I have never understood the need for some MMA fans to dump on pro wrestling. I really hate to break it to all the elitists out there, but MMA and pro wrestling are more alike than they are different, and not just because of the catch and pro wrestling lineage. In Japan, the two have pretty much gone together like peas and carrots, after all.

Remember how we all hated watching Alistair Overeem carry that giant, awesome Thor hammer to the Pride Fighting Championships ring and how stupid it was that Sergei Kharitonov donned his Russian military garb like some bad guy character from “Street Fighter II” during his walkouts?
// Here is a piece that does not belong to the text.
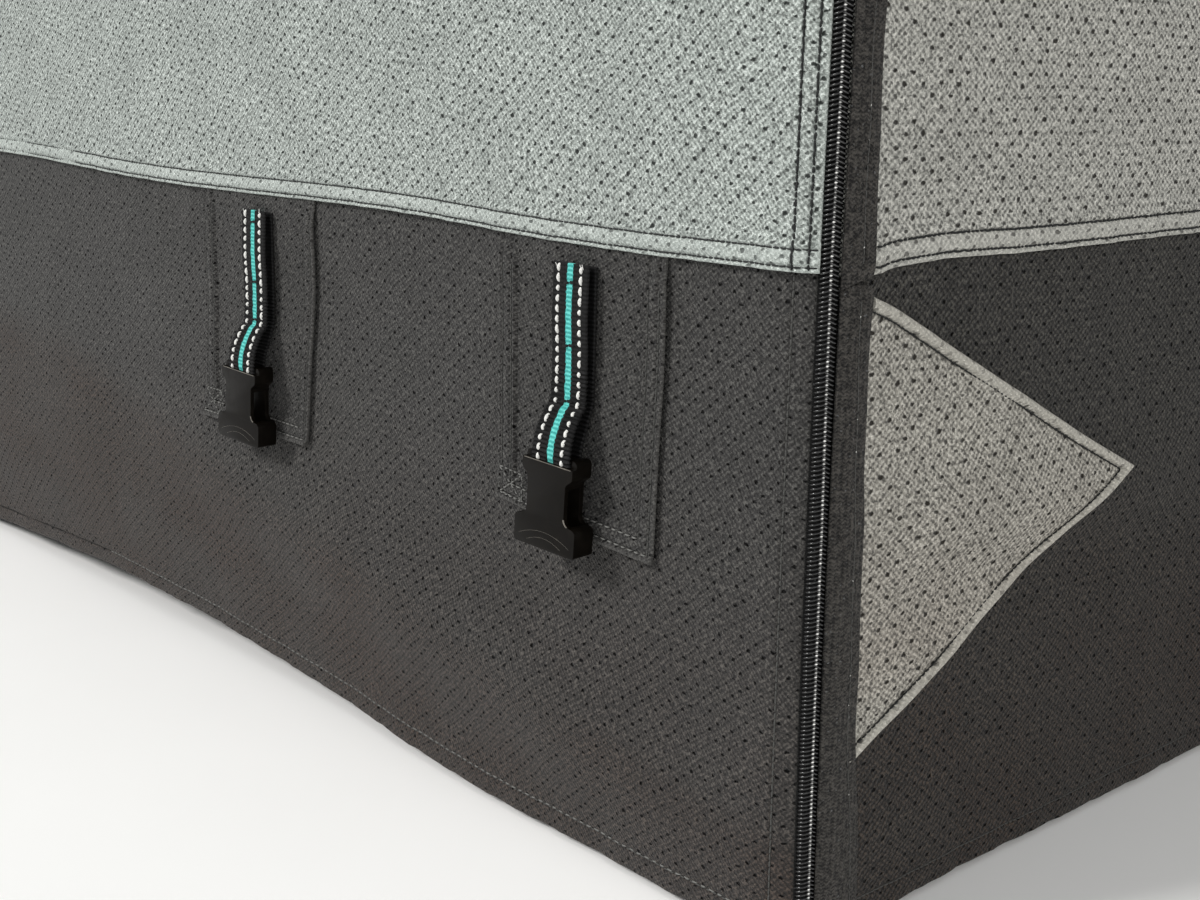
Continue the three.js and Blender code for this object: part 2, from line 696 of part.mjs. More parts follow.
// Socket half of a side-release buckle: a webbing bar between two cheeks, a waist with open sides, a mouth
function buckleSocket() {
  const body = new THREE.ExtrudeGeometry(buckleShape(), {
    depth: BUCKLE_DEPTH,
    bevelEnabled: false,
    curveSegments: 4,
  });
  const middle = BUCKLE_DEPTH / 2;
  const barBack = middle - BAR_DEPTH / 2;
  const barFront = middle + BAR_DEPTH / 2;
  const slotEnd = BAR_HEIGHT + SLOT_HEIGHT;
  const cuts = [
    block(2 * SLOT_HALF, -CUT_PAST, slotEnd, barFront, BUCKLE_DEPTH + CUT_PAST),
    block(2 * SLOT_HALF, -CUT_PAST, slotEnd, -CUT_PAST, barBack),
    block(2 * SLOT_HALF, BAR_HEIGHT, slotEnd, -CUT_PAST, BUCKLE_DEPTH + CUT_PAST),
    block(
      SOCKET_WIDTH,
      SOCKET_TOP,
      BUCKLE_LENGTH + CUT_PAST,
      middle - SOCKET_DEPTH / 2,
      middle + SOCKET_DEPTH / 2,
    ),
  ];
  let solid = solidOf(body);
  for (const cut of cuts) solid = solid.subtract(cut);
  return geometryOf(solid);
}

// Webbing folded round the buckle's bar: front layer, turn through the slot, back layer.
// out: distance from the patch to the middle of the webbing, down: below the strap's top end.
function strapRoute() {
  const barFront = BUCKLE_STAND_OFF + BUCKLE_DEPTH / 2 + BAR_DEPTH / 2;
  const barBack = barFront - BAR_DEPTH;
  const half = WEB_THICKNESS / 2;
  const frontOut = barFront + GAP + half;
  const backOut = barBack - GAP - half;
  const turnZ = BUCKLE_TOP - BAR_HEIGHT - GAP - half;
  const faceOut = STRAP_FACE - half;
  const wallOut = GAP + half;
  return [
    { out: faceOut, z: STRAP_TOP, turned: 0 },
    { out: faceOut, z: (STRAP_TOP + STRAP_BEND) / 2, turned: 0 },
    { out: faceOut, z: STRAP_BEND, turned: 0 },
    { out: faceOut + 1.6, z: STRAP_BEND - 5, turned: 0.1 },
    { out: faceOut + 5.2, z: STRAP_BEND - 10, turned: 0.4 },
    { out: frontOut - 1, z: STRAP_BEND - 16, turned: 0.8 },
    { out: frontOut + 0.4, z: BUCKLE_TOP - 0.4, turned: 1 },
    { out: frontOut, z: turnZ + 1, turned: 1 },
    { out: frontOut - 1, z: turnZ, turned: 1 },
    { out: backOut + 1, z: turnZ, turned: 1 },
    { out: backOut, z: turnZ + 1, turned: 1 },
    { out: backOut, z: BUCKLE_TOP + 0.4, turned: 1 },
    { out: backOut - 2, z: STRAP_BEND - 16, turned: 0.8 },
    { out: wallOut + 3, z: STRAP_BEND - 8, turned: 0.3 },
    { out: wallOut + 0.6, z: STRAP_BEND, turned: 0 },
    { out: wallOut, z: STRAP_BEND + 8, turned: 0 },
    { out: wallOut, z: STRAP_TOP - 1, turned: 0 },
  ];
}

function strapLoop(place) {
  const wallX = COVER_WIDTH / 2 - place.strap;
  const wallY = -COVER_LENGTH / 2 - PATCH_FACE;
  const buckle = buckleFrame(place);
  const route = strapRoute();
  const toWall = route.map(({ out, z }) => new THREE.Vector2(out, z));
  const edges = route.map((step, i) => {
    const before = toWall[Math.max(0, i - 1)];
    const after = toWall[Math.min(toWall.length - 1, i + 1)];
    const heading = after.clone().sub(before).normalize();
    const miter = new THREE.Vector2(heading.y, -heading.x);
    const ends = [-1, 1].map((sideSign) =>
      [-1, 1].map((faceSign) => {
        const reach = faceSign * miterLength(before, toWall[i], after);
        const out = step.out + miter.x * reach;
        const z = step.z + miter.y * reach;
        const flat = new THREE.Vector3(wallX + (sideSign * WEB_WIDTH) / 2, wallY - out, z);
        const across = (-sideSign * WEB_WIDTH) / 2;
        const local = new THREE.Vector3(across, BUCKLE_TOP - z, out - BUCKLE_STAND_OFF);
        return flat.lerp(buckle.localToWorld(local), step.turned);
      }),
    );
    return ends;
  });
  const column = (sideIndex, faceIndex) => edges.map((edge) => edge[sideIndex][faceIndex]);
  return clothBody([column(0, 1), column(1, 1)], [column(0, 0), column(1, 0)]);
}

// Half the webbing's thickness, drawn out where its route turns, at sharp turns only so far
const SHARPEST_MITER = 0.6;

function miterLength(before, here, after) {
  const half = WEB_THICKNESS / 2;
  const a = here.clone().sub(before);
  const b = after.clone().sub(here);
  if (a.length() === 0 || b.length() === 0) return half;
  return half / Math.max(Math.cos(a.angleTo(b) / 2), SHARPEST_MITER);
}

for (const side of Object.values(WALLS)) addWall(side);
addMesh("roof_panel", roofPanel(), LIGHT_CLOTH);
addMesh("side_triangle", sideTriangle(), LIGHT_CLOTH);
addMesh("zip_coil", zipCoil(), TAPE_CLOTH);
addMesh("zip_tape_upper", zipTape(SEAM_HEIGHT - 1, ZIP_TOP, false), TAPE_CLOTH);
addMesh("zip_tape_lower", zipTape(0, SEAM_HEIGHT - 1 - TAPE_FOLD, true), TAPE_CLOTH);

for (const place of STRAP_PLACES) {
  addMesh("strap_patch_" + place.name, strapPatch(place), DARK_CLOTH);
  addMesh("strap_" + place.name, strapLoop(place), WEBBING);
  const buckle = addMesh("buckle_" + place.name, buckleSocket(), BLACK_PLASTIC);
  buckle.applyMatrix4(buckleFrame(place).matrixWorld);
}

export default cover;
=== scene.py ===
"""Looks of a fitted cover for a folding camper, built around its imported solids.

Metres, +Z up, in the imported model's frame: the front faces -Y, the zipped corner is at +X, -Y.
"run" is the distance along the plan outline, anticlockwise from the end of the front wall.
"""

import math

import bpy
import numpy as np
from mathutils import Matrix, Vector


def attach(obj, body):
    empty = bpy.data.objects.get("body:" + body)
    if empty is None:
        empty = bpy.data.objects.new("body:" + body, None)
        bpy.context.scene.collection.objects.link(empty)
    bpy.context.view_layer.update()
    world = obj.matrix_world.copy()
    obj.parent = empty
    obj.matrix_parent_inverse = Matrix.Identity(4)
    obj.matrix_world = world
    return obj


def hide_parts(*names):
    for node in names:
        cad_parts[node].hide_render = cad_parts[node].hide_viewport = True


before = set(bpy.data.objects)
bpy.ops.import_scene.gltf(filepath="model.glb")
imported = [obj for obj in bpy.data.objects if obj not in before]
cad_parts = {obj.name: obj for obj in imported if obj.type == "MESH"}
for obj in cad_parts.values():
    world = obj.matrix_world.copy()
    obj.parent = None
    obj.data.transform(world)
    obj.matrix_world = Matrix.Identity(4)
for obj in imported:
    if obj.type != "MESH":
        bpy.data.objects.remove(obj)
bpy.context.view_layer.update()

MM = 0.001
rng = np.random.default_rng(7)

# Driving sizes, the same as the solids'

WIDTH = 2160 * MM
LENGTH = 3050 * MM
HEIGHT = 1070 * MM
CORNER_RADIUS = 30 * MM
SEAM = 308 * MM
ROOF_HEM = 975 * MM
EDGE_START = 995 * MM
EDGE_RADIUS = 45 * MM
CROWN = HEIGHT - EDGE_START - EDGE_RADIUS
CORNER_GROWTH = 0.9

CLOTH = 2.0 * MM
GAP = 0.3 * MM
HEM_WIDTH = 11 * MM
HEM_RISE = 0.8 * MM
LAP = 13 * MM
WALL_FACE = 0.0
BAND_FACE = WALL_FACE - CLOTH - GAP
ROOF_FACE = WALL_FACE + CLOTH + GAP
PATCH_THICKNESS = 1.4 * MM
PATCH_FACE = BAND_FACE + GAP + PATCH_THICKNESS
TRIANGLE_FACE = BAND_FACE + GAP + CLOTH
TAPE_THICKNESS = 1.0 * MM
TAPE_FACE = WALL_FACE + HEM_RISE + GAP + TAPE_THICKNESS

ZIP_ARC = 26.7 * MM
COIL_WIDTH = 8 * MM
ZIP_TOP = 964 * MM
ZIP_DRIFT = 2.2 * MM
DRIFT_DEPTH = 225 * MM
TAPE_WIDENING = 7 * MM
TAPE_SHORT_OF_FLAT = 3.3 * MM
TAPE_FOLD = 3 * MM

QUARTER = math.pi / 2 * CORNER_RADIUS
ACROSS = WIDTH - 2 * CORNER_RADIUS
ALONG = LENGTH - 2 * CORNER_RADIUS
ROUND = 2 * (ACROSS + ALONG) + 4 * QUARTER
PANEL_END = ZIP_ARC - COIL_WIDTH / 2 - GAP
TAPE_START = ZIP_ARC + COIL_WIDTH / 2 + GAP

# Strap patches: distances from the zipped corner along the front
STRAPS = [
    {"name": "near", "right": 92, "left": 209, "lean": 1.4, "rise": 9, "strap": 149},
    {"name": "far", "right": 375, "left": 501, "lean": 12, "rise": 0, "strap": 431},
]
PATCH_BOTTOM = SEAM - 146 * MM

TRIANGLE_BASE = 30.6 * MM
TRIANGLE_APEX = 250 * MM
TRIANGLE_TOP = SEAM - 9 * MM
TRIANGLE_MIDDLE = SEAM - 117 * MM
TRIANGLE_BOTTOM = SEAM - 226 * MM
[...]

Oh, wait, we didn’t hate those things?

For God’s sake, even the UFC had a straight World Wrestling Entertainment-style entrance ramp at one point and so did Pride. Strikeforce still has one. More recently, Tom Lawlor’s impressions of Dan Severn, Harold Howard, Genki Sudo, Hulk Hogan and Jimmerson have made him a big-time fan favorite, despite his 4-3 promotional record.

Is any of this making sense? Other than the actual combat, nearly every other aspect of this sport is a work. The booking, the marketing and, yes, the media coverage all serve to make the MMA game a successful entertainment property first and foremost. It is not only how the people in those positions stay employed, but it is also one of the major reasons why this sport has millions of fans.

MMA was created and marketed in this country as a means to make money, and that is the ultimate constant, for better or worse. It is irrelevant whether Sonnen deserves to challenge Jones in April. The fact is, “The Ultimate Fighter” will temporarily improve its currently lousy ratings on FX, and then the title fight might do a million pay-per-view buys. That is all that matters, and that is all that has ever mattered.